> _DATASET EXCERPT_

>>>>

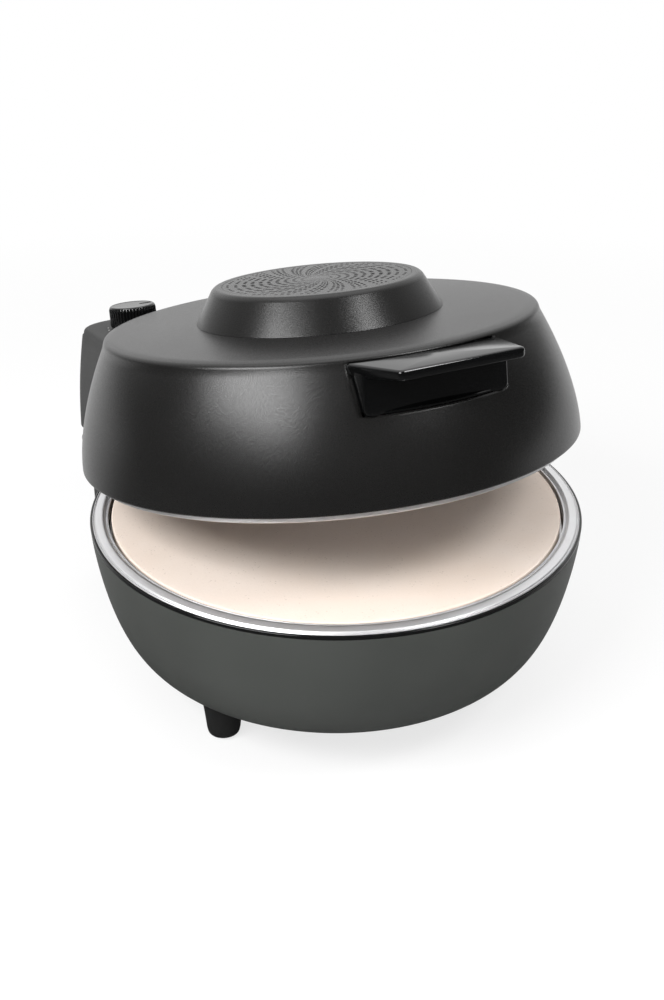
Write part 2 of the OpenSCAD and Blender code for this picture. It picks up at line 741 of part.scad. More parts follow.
cap_z = lid_top_z(cap_low_r);
cap_top_z = cap_z + cap_h;
cap_wall = 1.5;
cap_screw_ring = (cap_low_r + lid_hole_r) / 2;
cap_screw_angles = [0, 120, 240];
module vent_cap() {
  foot_r = cap_low_r - 1;
  color([0.14, 0.14, 0.14]) on_lid() difference() {
    union() {
      rotate_extrude() polygon([
        [foot_r + 0.8, cap_z + seat_gap], [foot_r, cap_z + 1.6], [cap_top_r + 0.9, cap_top_z - 2.6],
        [cap_top_r - 0.4, cap_top_z - 0.9], [cap_top_r - 2.4, cap_top_z], [grille_r - 1.5, cap_top_z],
        [grille_r - 1.5, cap_top_z - cap_wall], [cap_top_r - 3, cap_top_z - cap_wall],
        [foot_r - cap_wall, cap_z + 1.6], [foot_r - cap_wall + 0.6, cap_z + seat_gap]
      ]);
      around(cap_screw_angles, cap_screw_ring) translate([0, 0, lid_top_z(lid_hole_r) + seat_gap])
        cylinder(r = boss_r, h = cap_boss_h, $fn = 32);
      around(cap_screw_angles, cap_screw_ring) translate([0, -1, lid_top_z(lid_hole_r) + 2])
        cube([cap_low_r - cap_screw_ring - boss_r, 2, cap_boss_h - 2]);
    }
    around(cap_screw_angles, cap_screw_ring) translate([0, 0, cap_z - 4])
      cylinder(r = small_screw_r, h = 12, $fn = 32);
    translate([0, 0, cap_top_z - grille_t]) cylinder(r = grille_r + seat_gap, h = grille_t + 1);
  }
}
cap_boss_h = 9;

module vent_grille() {
  hole_r = 1.6;
  color([0.2, 0.2, 0.2]) on_lid() translate([0, 0, cap_top_z - grille_t]) difference() {
    cylinder(r = grille_r, h = grille_t - 0.1);
    for (ring = [0:3])
      around([for (i = [0:5 + 6 * ring]) i * 360 / (6 + 6 * ring) + ring * 11], grille_r * (0.22 + 0.2 * ring))
      translate([0, 0, -1]) cylinder(r = hole_r, h = grille_t + 2, $fn = 24);
  }
}

module vent_cap_screws() {
  color("gray") on_lid() around(cap_screw_angles, cap_screw_ring)
    translate([0, 0, lid_top_z(cap_screw_ring) - lid_wall - 0.3]) mirror([0, 0, 1])
      screw(small_screw_r - 0.05, 8, small_head_r, small_head_h);
}

// The handle: a shelf plate on a flat-fronted body that fills a cut in the lid's front
handle_top_z = rim_z + lid_h - 2.4;
plate_low_z = handle_top_z - handle_t;
handle_low_z = plate_low_z - handle_body_h;
handle_back_y = lid_top_r - 13;
handle_round = 3;
module handle() {
  ledge_t = 1.6;
  color("black") on_lid() difference() {
    union() {
      translate([0, 0, plate_low_z]) linear_extrude(height = handle_t) polygon([
        [-handle_back_w, -handle_plate_back], [-handle_front_w, -handle_reach + handle_round],
        [-handle_front_w + handle_round, -handle_reach], [handle_front_w - handle_round, -handle_reach],
        [handle_front_w, -handle_reach + handle_round], [handle_back_w, -handle_plate_back]
      ]);
      translate([-handle_body_w, -handle_face_y, handle_low_z])
        cube([2 * handle_body_w, handle_face_y - handle_back_y, handle_top_z - handle_low_z]);
      intersection() {
        translate([-handle_body_w, -big, handle_low_z])
          cube([2 * handle_body_w, big - handle_face_y + 1, ledge_t]);
        lid_space(-0.6);
      }
    }
    translate([-handle_body_w + 3, -handle_face_y + 3, handle_low_z + 3])
      cube([2 * handle_body_w - 6, handle_face_y - handle_back_y, handle_top_z - handle_low_z - 6]);
    for (s = [-1, 1]) translate([s * handle_screw_x, -handle_face_y + 1, handle_screw_z])
      rotate([-90, 0, 0]) cylinder(r = foot_screw_r + seat_gap, h = 10, $fn = 32);
  }
}
handle_plate_back = sqrt(pow(lid_top_r, 2) - pow(handle_back_w, 2));
handle_screw_x = 30;
handle_screw_z = (handle_low_z + handle_top_z) / 2;

module handle_stiffener() {
  plate_back_y = handle_face_y - 3 - seat_gap;
  color("silver") on_lid() difference() {
    translate([-handle_body_w + 4, -plate_back_y, handle_low_z + 4])
      cube([2 * handle_body_w - 8, 2, handle_top_z - handle_low_z - 8]);
    for (s = [-1, 1]) translate([s * handle_screw_x, -plate_back_y - 1, handle_screw_z])
      rotate([-90, 0, 0]) cylinder(r = foot_screw_r + screw_play, h = 10, $fn = 32);
  }
}

module handle_screws() {
  plate_back_y = handle_face_y - 3 - seat_gap;
  color("gray") on_lid() for (s = [-1, 1])
    translate([s * handle_screw_x, -plate_back_y + 2 + seat_gap, handle_screw_z])
    rotate([-90, 0, 0]) screw(foot_screw_r, 4, foot_screw_head_r, foot_screw_head_h);
}

// ---- Control housing on the lid's rear ----

tower_rear_mid = tower_rear + tower_mid_w - tower_top_w;
tower_rear_low = tower_rear + tower_low_w - tower_top_w;
tower_mid_z = rim_z + (tower_top + tower_low) / 2;
tower_start_y = 90;
module tower_slab(w, front_w, rear, corner, z) {
  translate([0, 0, z]) linear_extrude(height = 0.2) union() {
    for (s = [-1, 1]) translate([s * (w - corner), rear - corner]) circle(r = corner, $fn = 32);
    translate([-front_w, tower_start_y]) square([2 * front_w, 1]);
  }
}
module tower_form(d) {
  low = rim_z + tower_low - (d > 0 ? 5 : 0);
  hull() {
    tower_slab(tower_top_w - d, tower_top_w + tower_flare - d, tower_rear - d, tower_corner - d, rim_z + tower_top - d - 0.2);
    tower_slab(tower_mid_w - d, tower_mid_w + tower_flare / 2 - d, tower_rear_mid - d, tower_corner - d, tower_mid_z);
    tower_slab(tower_low_w - d, tower_low_w - d, tower_rear_low - d, tower_corner - d, low);
  }
}

boss_r = 4;
boss_h = 12;
module control_housing() {
  boss_z = rim_z + tower_low + cover_t + seat_gap;
  color([0.2, 0.2, 0.2]) on_lid() difference() {
    union() {
      difference() {
        tower_form(0);
        tower_form(tower_wall);
      }
      for (s = [-1, 1]) translate([s * cover_screw_x, cover_screw_y, boss_z]) {
        cylinder(r = boss_r, h = boss_h, $fn = 32);
        translate([-1, 0, 0]) cube([2, tower_rear_low - tower_wall - cover_screw_y, boss_h]);
      }
    }
    for (s = [-1, 1]) translate([s * cover_screw_x, cover_screw_y, boss_z - 1])
      cylinder(r = small_screw_r + seat_gap, h = 10, $fn = 32);
    lid_space(seat_gap);
    translate([-knob_x, knob_y, rim_z + tower_top - 10]) cylinder(r = nut_r + seat_gap, h = 20, $fn = 64);
  }
}

cover_t = 2;
cover_gap = 1.2;
notch_back = 5.2;
module housing_cover() {
  color([0.2, 0.2, 0.2]) on_lid() difference() {
    rounded_box(tower_low_w - tower_wall - cover_gap, tower_start_y, tower_rear_low - tower_wall - cover_gap,
      tower_corner - tower_wall, rim_z + tower_low, cover_t);
    translate([0, 0, rim_z - 5]) cylinder(r = lid_r + cover_gap, h = 30);
    for (s = [-1, 1]) translate([s * arm_x - arm_w / 2 - 0.5, tower_start_y, rim_z - 5])
      cube([arm_w + 1, hinge_y - notch_back - tower_start_y, 30]);
    for (s = [-1, 1]) translate([s * cover_screw_x, cover_screw_y, rim_z - 5])
      cylinder(r = small_screw_r + screw_play, h = 30, $fn = 32);
  }
}
cover_screw_x = 50;
cover_screw_y = (tower_rear_low + lid_r) / 2 + 1;
module housing_screws() {
  color("gray") on_lid() for (s = [-1, 1]) translate([s * cover_screw_x, cover_screw_y, rim_z + tower_low])
    mirror([0, 0, 1]) screw(small_screw_r, 8, small_head_r, small_head_h);
}

// Steel arms: from the hinge eye up inside the housing and forward to the lid's wall
arm_screw_heights = [22, 36];
arm_face_y = sqrt(pow(lid_r, 2) - pow(arm_x0, 2)) + 1;
arm_front_y = arm_face_y - 22;
arm_low = 13;
arm_screw_l = 22;
// The arm screws' heads lie just inside the shell's wall at the upper screw's outer edge
arm_head_y = sqrt(pow(lid_side_r(arm_screw_heights[1] + 5) - lid_wall, 2) - pow(arm_x + 5, 2)) - 1;
module hinge_arm(s) {
  top_z = 44;
  neck = eye_r - 1;
  color("silver") on_lid() difference() {
    union() {
      translate([s * arm_x - arm_w / 2, 0, rim_z]) rotate([90, 0, 90]) linear_extrude(height = arm_w) polygon([
        [hinge_y - neck, -hinge_drop], [hinge_y - eye_r - 9, tower_low], [arm_front_y, arm_low],
        [arm_front_y, top_z], [arm_face_y + 10, top_z], [hinge_y - eye_r, 20], [hinge_y - 6, tower_low],
        [hinge_y + 2, neck - hinge_drop - 1], [hinge_y, -hinge_drop]
      ]);
      translate([s * arm_x - arm_w / 2, hinge_y, hinge_z]) rotate([0, 90, 0]) cylinder(r = eye_r, h = arm_w);
    }
    lid_space(seat_gap);
    translate([s * arm_x - arm_w, hinge_y, hinge_z]) rotate([0, 90, 0])
      cylinder(r = pin_r + run_fit, h = 2 * arm_w, $fn = 64);
    for (z = arm_screw_heights) translate([s * arm_x, arm_head_y, rim_z + z]) rotate([-90, 0, 0])
      cylinder(r = foot_screw_r + seat_gap, h = arm_screw_l + 1, $fn = 32);
  }
}
module hinge_arm_left() { hinge_arm(-1); }
module hinge_arm_right() { hinge_arm(1); }

module hinge_arm_screws() {
  color("gray") on_lid() for (s = [-1, 1], z = arm_screw_heights)
    translate([s * arm_x, arm_head_y, rim_z + z]) rotate([90, 0, 0])
      screw(foot_screw_r, arm_screw_l, foot_screw_head_r, foot_screw_head_h);
}

// ---- Thermostat and knob ----

body_r = 13;
body_h = 12;
nut_r = 7.5;
plate_z = tower_top - tower_wall;
// The knob's axis stands clear of the lid's side by the thermostat's body
knob_ring_r = lid_side_r(plate_z - seat_gap - body_h) + body_r + knob_clear;
knob_x = knob_ring_r * sin(knob_angle);
knob_y = knob_ring_r * cos(knob_angle);
module thermostat_body() {
  color("silver") on_lid() translate([-knob_x, knob_y, rim_z]) difference() {
    translate([0, 0, plate_z - seat_gap - body_h]) cylinder(r = body_r, h = body_h, $fn = 64);
    translate([0, 0, plate_z - body_h + 3]) cylinder(r = shaft_r + run_fit, h = body_h, $fn = 64);
  }
}

module thermostat_nut() {
  color("silver") on_lid() translate([-knob_x, knob_y, rim_z + plate_z]) difference() {
    cylinder(r = nut_r, h = tower_wall + 0.6, $fn = 64);
    translate([0, 0, -1]) cylinder(r = shaft_r + run_fit, h = tower_wall + 4, $fn = 64);
  }
}

knob_gap = 1;
knob_low = tower_top + knob_gap;
module thermostat_shaft() {
  color("silver") on_lid() translate([-knob_x, knob_y, rim_z + plate_z - body_h + 3 + move_gap])
    cylinder(r = shaft_r, h = knob_low + knob_h * 0.6 - (plate_z - body_h + 3 + move_gap), $fn = 64);
}

module knob() {
  skirt = 1;
  color("black") on_lid() translate([-knob_x, knob_y, rim_z + knob_low]) difference() {
    union() {
      cylinder(r = knob_r, h = knob_h - skirt);
      translate([0, 0, knob_h - skirt - eps]) cylinder(r1 = knob_r, r2 = knob_r - skirt, h = skirt);
    }
    translate([0, 0, -1]) cylinder(r = shaft_r, h = knob_h * 0.6 + 1, $fn = 64);
    pointer_cut(0.1);
  }
}

pointer_l = 8;
pointer_w = 1.4;
module pointer_cut(g) {
  translate([knob_r - 3 - pointer_l - g, -pointer_w / 2 - g, knob_h - 0.8])
    cube([pointer_l + 2 * g, pointer_w + 2 * g, 2]);
}
module knob_pointer() {
  color("white") on_lid() translate([-knob_x, knob_y, rim_z + knob_low])
    translate([knob_r - 3 - pointer_l, -pointer_w / 2, knob_h - 0.8]) cube([pointer_l, pointer_w, 0.8]);
}

lid_cutout_x = -62;
lid_cutout_y = 30;
module lid_cutout() {
  color("dimgray") on_lid() translate([lid_cutout_x, lid_cutout_y, rim_z + liner_h]) cutout();
}

module lid_leads() {
  start_y = upper_leg_end + upper_pin_l + 0.3;
  color("white") on_lid() for (s = [-1, 1]) translate([s * leg_x, start_y, upper_heater_z])
    rotate([-90, 0, 0]) cylinder(r = lead_r, h = lid_r + 12 - start_y, $fn = 24);
}

base_shell();
lip_trim();
rim_ring();
stone_pan();
baking_stone();
lower_heater();
lower_heater_clips();
base_insulation();
bottom_plate();
bottom_plate_screws();
foot_front_left();
foot_front_right();
foot_rear_left();
foot_rear_right();
foot_pad_front_left();
foot_pad_front_right();
foot_pad_rear_left();
foot_pad_rear_right();
foot_screws();
hinge_housing();
hinge_housing_screws();
hinge_pin_left();
hinge_pin_right();
hinge_washers();
cord_gland();
terminal_block();
base_cutout();
base_leads();
lid_shell();
lid_ring();
lid_liner();
upper_heater();
upper_heater_clips();
lid_insulation();
vent_cap();
vent_grille();
vent_cap_screws();
handle();
handle_stiffener();
handle_screws();
control_housing();
housing_cover();
housing_screws();
hinge_arm_left();
hinge_arm_right();
hinge_arm_screws();
thermostat_body();
thermostat_nut();
lid_cutout();
lid_leads();
thermostat_shaft();
knob();
knob_pointer();
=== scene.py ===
"""Looks of a countertop pizza oven, built round its packed CAD frame.

Lengths in the shape functions are millimetres in the bowl's own frame: Z is up, z = 0 is the outer edge of
the rim, the bowl's axis is x = y = 0 and the front faces -Y. place() turns them into metres in the row frame,
and turns the pieces of the lid and the knob about the hinge by the angle at which the lid stands.
"""
import json
import math

import bmesh
import bpy
import numpy as np
from bpy.props import FloatProperty, FloatVectorProperty, IntProperty, PointerProperty
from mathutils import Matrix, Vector


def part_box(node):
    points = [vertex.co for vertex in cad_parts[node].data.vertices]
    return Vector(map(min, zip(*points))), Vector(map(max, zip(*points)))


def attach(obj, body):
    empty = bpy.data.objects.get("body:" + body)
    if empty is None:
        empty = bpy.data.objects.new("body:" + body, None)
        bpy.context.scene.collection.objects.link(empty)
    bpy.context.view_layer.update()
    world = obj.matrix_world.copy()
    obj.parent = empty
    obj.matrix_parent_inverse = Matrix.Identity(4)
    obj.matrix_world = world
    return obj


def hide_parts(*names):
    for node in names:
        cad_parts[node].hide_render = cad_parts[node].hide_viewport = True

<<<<

> _EXERCISE_
Taking the lines above, repeat exactly those from the line that contains "base_shell();" through the line that contains "points = [vertex.co", and both of those lines as well. Include nothing else.

> _CORRECT OUTPUT_
base_shell();
lip_trim();
rim_ring();
stone_pan();
baking_stone();
lower_heater();
lower_heater_clips();
base_insulation();
bottom_plate();
bottom_plate_screws();
foot_front_left();
foot_front_right();
foot_rear_left();
foot_rear_right();
foot_pad_front_left();
foot_pad_front_right();
foot_pad_rear_left();
foot_pad_rear_right();
foot_screws();
hinge_housing();
hinge_housing_screws();
hinge_pin_left();
hinge_pin_right();
hinge_washers();
cord_gland();
terminal_block();
base_cutout();
base_leads();
lid_shell();
lid_ring();
lid_liner();
upper_heater();
upper_heater_clips();
lid_insulation();
vent_cap();
vent_grille();
vent_cap_screws();
handle();
handle_stiffener();
handle_screws();
control_housing();
housing_cover();
housing_screws();
hinge_arm_left();
hinge_arm_right();
hinge_arm_screws();
thermostat_body();
thermostat_nut();
lid_cutout();
lid_leads();
thermostat_shaft();
knob();
knob_pointer();
=== scene.py ===
"""Looks of a countertop pizza oven, built round its packed CAD frame.

Lengths in the shape functions are millimetres in the bowl's own frame: Z is up, z = 0 is the outer edge of
the rim, the bowl's axis is x = y = 0 and the front faces -Y. place() turns them into metres in the row frame,
and turns the pieces of the lid and the knob about the hinge by the angle at which the lid stands.
"""
import json
import math

import bmesh
import bpy
import numpy as np
from bpy.props import FloatProperty, FloatVectorProperty, IntProperty, PointerProperty
from mathutils import Matrix, Vector


def part_box(node):
    points = [vertex.co for vertex in cad_parts[node].data.vertices]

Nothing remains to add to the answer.